Single by Ricochet

from the album Ricochet
- B-side: "Little Bit of Love"
- Released: December 4, 1995
- Genre: Country
- Length: 3:34
- Label: Columbia
- Songwriters: Stephony Smith Sunny Russ Cathy Majeski
- Producers: Ron Chancey Ed Seay

Ricochet singles chronology
|  | "What Do I Know" (1995) | "Daddy's Money" (1996) |

= What Do I Know =

"What Do I Know" is a song recorded by American country music band Ricochet. It was released on December 4, 1995, as their debut single, and was served as the first single from their self-titled debut album.
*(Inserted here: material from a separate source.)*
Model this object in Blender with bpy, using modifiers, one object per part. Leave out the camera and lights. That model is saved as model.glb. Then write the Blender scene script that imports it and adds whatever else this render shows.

The song reached #5 on the Billboard Hot Country Singles & Tracks chart in April 1996. It was written by Stephony Smith, Sunny Russ and Cathy Majeski.

==Critical reception==
In a summary of the band's career, Billboard magazine called the song a "harmony-laden ballad."

==Charts==

===Weekly charts===

| Chart (1995–1996) | Peak position |
|---|---|
| Canada Country Tracks (RPM) | 21 |
| US Hot Country Songs (Billboard) | 5 |

===Year-end charts===

| Chart (1996) | Position |
|---|---|
| US Country Songs (Billboard) | 69 |

==Other recordings==
- "What Do I Know" was recorded by country singer Linda Davis, appearing on her 1996 album Some Things Are Meant to Be.